══ Data provided ══

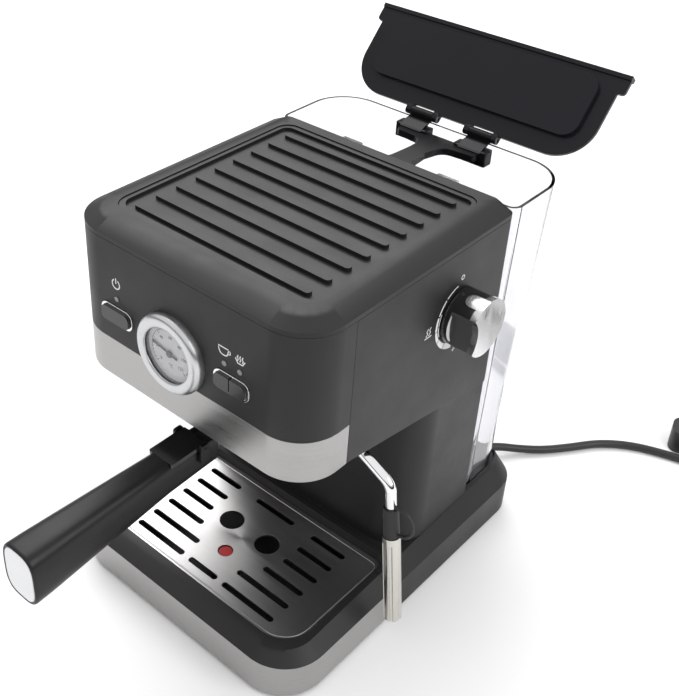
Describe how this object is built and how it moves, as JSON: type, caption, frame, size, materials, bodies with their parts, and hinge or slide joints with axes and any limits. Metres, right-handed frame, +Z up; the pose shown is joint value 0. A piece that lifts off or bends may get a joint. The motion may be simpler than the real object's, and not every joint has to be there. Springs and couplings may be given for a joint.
{
  "type": "espresso machine",
  "caption": "Worktop pump espresso machine with thermometer dial, push switches, steam wand, portafilter, drip tray and a clear rear tank with a hinged lid.",
  "frame": {"origin": "on the worktop, on the body's centre plane, under the middle of the body", "axes": "+X to the user's right, towards the steam knob; +Y from the front to the tank; +Z up"},
  "size_m": [0.4365, 0.6575, 0.3459],
  "materials": {
    "casing": "fine matt",
    "base_casing": "fine matt",
    "cup_rest": "matt ribbed",
    "foot_rubber": "matt",
    "screw_steel": "plated",
    "band_steel": "brushed along",
    "plate_steel": "brushed",
    "gauge_body": "satin",
    "dial_white": "printed",
    "lens_clear": "polished",
    "needle_black": "satin",
    "button_black": "satin gloss",
    "surround_bright": "plated",
    "board_green": "lacquered",
    "lamp_grey": "translucent",
    "knob_gloss": "gloss",
    "knob_chrome": "plated",
    "brass": "turned",
    "wand_chrome": "polished",
    "froth_steel": "polished",
    "sleeve_rubber": "matt",
    "group_metal": "cast",
    "filter_steel": "polished",
    "collar_chrome": "plated",
    "handle_black": "satin matt",
    "cap_white": "gloss",
    "guard_gloss": "gloss",
    "float_red": "satin",
    "tank_clear": "clear",
    "lid_black": "satin",
    "valve_black": "matt",
    "pump_black": "moulded",
    "hose_silicone": "matt",
    "cable_black": "satin",
    "pin_metal": "plated"
  },
  "bodies": {
    "housing": {"base_shell": "base_casing", "base_cover": "base_casing", "feet": "foot_rubber", "base_screws": "screw_steel", "column_shell": "casing", "head_band": "band_steel", "front_panel": "casing", "head_shell": "casing", "head_floor": "casing", "top_cover": "casing", "cup_tray": "cup_rest", "gauge_housing": "gauge_body", "gauge_bezel": "gauge_body", "gauge_dial": "dial_white", "gauge_lens": "lens_clear", "button_surrounds": "surround_bright", "button_springs": "screw_steel", "control_board": "board_green", "indicator_lamps": "lamp_grey", "steam_valve": "brass", "wand_socket": "wand_chrome", "group_head": "group_metal", "group_gasket": "foot_rubber", "shower_screen": "filter_steel", "boiler": "group_metal", "pump": "pump_black", "water_hoses": "hose_silicone", "tank_seat": "foot_rubber", "cord_relief": "cable_black", "cord_tube": "cable_black", "cord_coil": "cable_black", "cord_tail": "cable_black", "plug_body": "cable_black", "plug_pins": "pin_metal"},
    "needle": {"gauge_needle": "needle_black"},
    "power_button": {"power_button": "button_black"},
    "coffee_button": {"coffee_button": "button_black"},
    "steam_button": {"steam_button": "button_black"},
    "knob": {"knob_body": "knob_gloss", "knob_cap": "knob_chrome", "knob_spindle": "brass"},
    "wand": {"wand_pipe": "wand_chrome", "wand_sleeve": "sleeve_rubber", "froth_tube": "froth_steel"},
    "basket": {"filter_basket": "filter_steel"},
    "portafilter": {"filter_collar": "collar_chrome", "twin_spout": "handle_black", "handle_grip": "handle_black", "handle_cap": "cap_white", "guard_pin": "screw_steel"},
    "guard": {"filter_guard": "guard_gloss"},
    "tray": {"drip_tray": "base_casing", "tray_band": "band_steel"},
    "grid": {"drip_plate": "plate_steel"},
    "float": {"drip_float": "float_red"},
    "tank": {"tank": "tank_clear", "tank_valve": "valve_black", "tank_bridge": "lid_black", "hinge_pins": "screw_steel"},
    "lid": {"tank_lid": "lid_black"}
  },
  "joints": [
    {"name": "needle_turn", "type": "hinge", "parent": "housing", "child": "needle", "pos_m": [-0.0048, -0.125, 0.2305], "axis": [0, 1, 0], "range_deg": [-50, 200]},
    {"name": "power_press", "type": "slide", "parent": "housing", "child": "power_button", "axis": [0, 1, 0], "range_m": [0, 0.0018], "stiffness_N_per_m": 600},
    {"name": "coffee_press", "type": "slide", "parent": "housing", "child": "coffee_button", "axis": [0, 1, 0], "range_m": [0, 0.0018], "stiffness_N_per_m": 600},
    {"name": "steam_press", "type": "slide", "parent": "housing", "child": "steam_button", "axis": [0, 1, 0], "range_m": [0, 0.0018], "stiffness_N_per_m": 600},
    {"name": "knob_turn", "type": "hinge", "parent": "housing", "child": "knob", "pos_m": [0.1, 0.0226, 0.2374], "axis": [1, 0, 0], "range_deg": [0, 170]},
    {"name": "wand_swing", "type": "hinge", "parent": "housing", "child": "wand", "pos_m": [0.084, -0.05, 0.178], "axis": [0, 0, 1], "range_deg": [-60, 35]},
    {"name": "basket_drop", "type": "slide", "parent": "housing", "child": "basket", "axis": [0, 0, -1], "range_m": [0, 0.045]},
    {"name": "filter_twist", "type": "hinge", "parent": "basket", "child": "portafilter", "pos_m": [0, -0.056, 0.15], "axis": [0, 0, 1], "range_deg": [-50, 0]},
    {"name": "guard_flip", "type": "hinge", "parent": "portafilter", "child": "guard", "pos_m": [0, -0.1124, 0.1595], "axis": [1, 0, 0], "range_deg": [-55, 0]},
    {"name": "tray_slide", "type": "slide", "parent": "housing", "child": "tray", "axis": [0, -1, 0], "range_m": [0, 0.12]},
    {"name": "grid_lift", "type": "slide", "parent": "tray", "child": "grid", "axis": [0, 0, 1], "range_m": [0, 0.03]},
    {"name": "float_rise", "type": "slide", "parent": "tray", "child": "float", "axis": [0, 0, 1], "range_m": [0, 0.006]},
    {"name": "tank_lift", "type": "slide", "parent": "housing", "child": "tank", "axis": [0, 0, 1], "range_m": [0, 0.1]},
    {"name": "lid_close", "type": "hinge", "parent": "tank", "child": "lid", "pos_m": [0.0015, 0.149, 0.292], "axis": [1, 0, 0], "range_deg": [0, 133]}
  ]
}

═══

# Required work
Extract the complete listing verbatim.

# The solution
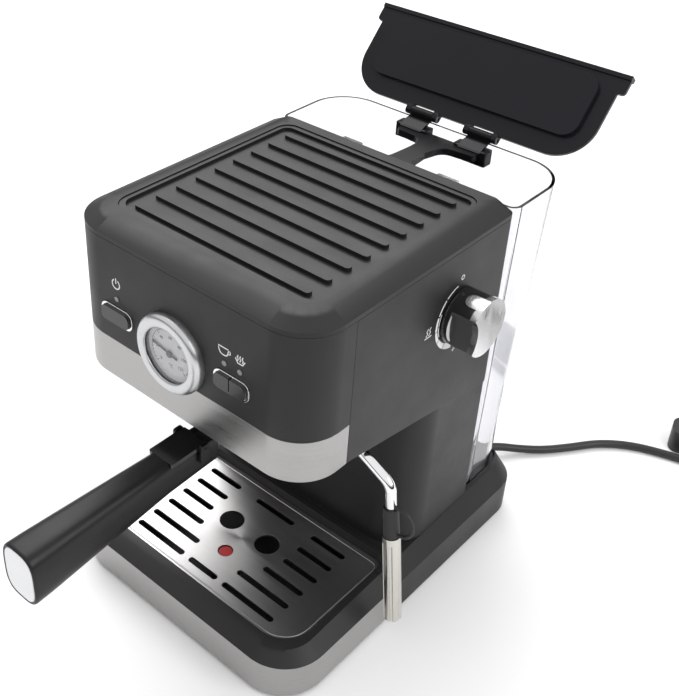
Describe how this object is built and how it moves, as JSON: type, caption, frame, size, materials, bodies with their parts, and hinge or slide joints with axes and any limits. Metres, right-handed frame, +Z up; the pose shown is joint value 0. A piece that lifts off or bends may get a joint. The motion may be simpler than the real object's, and not every joint has to be there. Springs and couplings may be given for a joint.
{
  "type": "espresso machine",
  "caption": "Worktop pump espresso machine with thermometer dial, push switches, steam wand, portafilter, drip tray and a clear rear tank with a hinged lid.",
  "frame": {"origin": "on the worktop, on the body's centre plane, under the middle of the body", "axes": "+X to the user's right, towards the steam knob; +Y from the front to the tank; +Z up"},
  "size_m": [0.4365, 0.6575, 0.3459],
  "materials": {
    "casing": "fine matt",
    "base_casing": "fine matt",
    "cup_rest": "matt ribbed",
    "foot_rubber": "matt",
    "screw_steel": "plated",
    "band_steel": "brushed along",
    "plate_steel": "brushed",
    "gauge_body": "satin",
    "dial_white": "printed",
    "lens_clear": "polished",
    "needle_black": "satin",
    "button_black": "satin gloss",
    "surround_bright": "plated",
    "board_green": "lacquered",
    "lamp_grey": "translucent",
    "knob_gloss": "gloss",
    "knob_chrome": "plated",
    "brass": "turned",
    "wand_chrome": "polished",
    "froth_steel": "polished",
    "sleeve_rubber": "matt",
    "group_metal": "cast",
    "filter_steel": "polished",
    "collar_chrome": "plated",
    "handle_black": "satin matt",
    "cap_white": "gloss",
    "guard_gloss": "gloss",
    "float_red": "satin",
    "tank_clear": "clear",
    "lid_black": "satin",
    "valve_black": "matt",
    "pump_black": "moulded",
    "hose_silicone": "matt",
    "cable_black": "satin",
    "pin_metal": "plated"
  },
  "bodies": {
    "housing": {"base_shell": "base_casing", "base_cover": "base_casing", "feet": "foot_rubber", "base_screws": "screw_steel", "column_shell": "casing", "head_band": "band_steel", "front_panel": "casing", "head_shell": "casing", "head_floor": "casing", "top_cover": "casing", "cup_tray": "cup_rest", "gauge_housing": "gauge_body", "gauge_bezel": "gauge_body", "gauge_dial": "dial_white", "gauge_lens": "lens_clear", "button_surrounds": "surround_bright", "button_springs": "screw_steel", "control_board": "board_green", "indicator_lamps": "lamp_grey", "steam_valve": "brass", "wand_socket": "wand_chrome", "group_head": "group_metal", "group_gasket": "foot_rubber", "shower_screen": "filter_steel", "boiler": "group_metal", "pump": "pump_black", "water_hoses": "hose_silicone", "tank_seat": "foot_rubber", "cord_relief": "cable_black", "cord_tube": "cable_black", "cord_coil": "cable_black", "cord_tail": "cable_black", "plug_body": "cable_black", "plug_pins": "pin_metal"},
    "needle": {"gauge_needle": "needle_black"},
    "power_button": {"power_button": "button_black"},
    "coffee_button": {"coffee_button": "button_black"},
    "steam_button": {"steam_button": "button_black"},
    "knob": {"knob_body": "knob_gloss", "knob_cap": "knob_chrome", "knob_spindle": "brass"},
    "wand": {"wand_pipe": "wand_chrome", "wand_sleeve": "sleeve_rubber", "froth_tube": "froth_steel"},
    "basket": {"filter_basket": "filter_steel"},
    "portafilter": {"filter_collar": "collar_chrome", "twin_spout": "handle_black", "handle_grip": "handle_black", "handle_cap": "cap_white", "guard_pin": "screw_steel"},
    "guard": {"filter_guard": "guard_gloss"},
    "tray": {"drip_tray": "base_casing", "tray_band": "band_steel"},
    "grid": {"drip_plate": "plate_steel"},
    "float": {"drip_float": "float_red"},
    "tank": {"tank": "tank_clear", "tank_valve": "valve_black", "tank_bridge": "lid_black", "hinge_pins": "screw_steel"},
    "lid": {"tank_lid": "lid_black"}
  },
  "joints": [
    {"name": "needle_turn", "type": "hinge", "parent": "housing", "child": "needle", "pos_m": [-0.0048, -0.125, 0.2305], "axis": [0, 1, 0], "range_deg": [-50, 200]},
    {"name": "power_press", "type": "slide", "parent": "housing", "child": "power_button", "axis": [0, 1, 0], "range_m": [0, 0.0018], "stiffness_N_per_m": 600},
    {"name": "coffee_press", "type": "slide", "parent": "housing", "child": "coffee_button", "axis": [0, 1, 0], "range_m": [0, 0.0018], "stiffness_N_per_m": 600},
    {"name": "steam_press", "type": "slide", "parent": "housing", "child": "steam_button", "axis": [0, 1, 0], "range_m": [0, 0.0018], "stiffness_N_per_m": 600},
    {"name": "knob_turn", "type": "hinge", "parent": "housing", "child": "knob", "pos_m": [0.1, 0.0226, 0.2374], "axis": [1, 0, 0], "range_deg": [0, 170]},
    {"name": "wand_swing", "type": "hinge", "parent": "housing", "child": "wand", "pos_m": [0.084, -0.05, 0.178], "axis": [0, 0, 1], "range_deg": [-60, 35]},
    {"name": "basket_drop", "type": "slide", "parent": "housing", "child": "basket", "axis": [0, 0, -1], "range_m": [0, 0.045]},
    {"name": "filter_twist", "type": "hinge", "parent": "basket", "child": "portafilter", "pos_m": [0, -0.056, 0.15], "axis": [0, 0, 1], "range_deg": [-50, 0]},
    {"name": "guard_flip", "type": "hinge", "parent": "portafilter", "child": "guard", "pos_m": [0, -0.1124, 0.1595], "axis": [1, 0, 0], "range_deg": [-55, 0]},
    {"name": "tray_slide", "type": "slide", "parent": "housing", "child": "tray", "axis": [0, -1, 0], "range_m": [0, 0.12]},
    {"name": "grid_lift", "type": "slide", "parent": "tray", "child": "grid", "axis": [0, 0, 1], "range_m": [0, 0.03]},
    {"name": "float_rise", "type": "slide", "parent": "tray", "child": "float", "axis": [0, 0, 1], "range_m": [0, 0.006]},
    {"name": "tank_lift", "type": "slide", "parent": "housing", "child": "tank", "axis": [0, 0, 1], "range_m": [0, 0.1]},
    {"name": "lid_close", "type": "hinge", "parent": "tank", "child": "lid", "pos_m": [0.0015, 0.149, 0.292], "axis": [1, 0, 0], "range_deg": [0, 133]}
  ]
}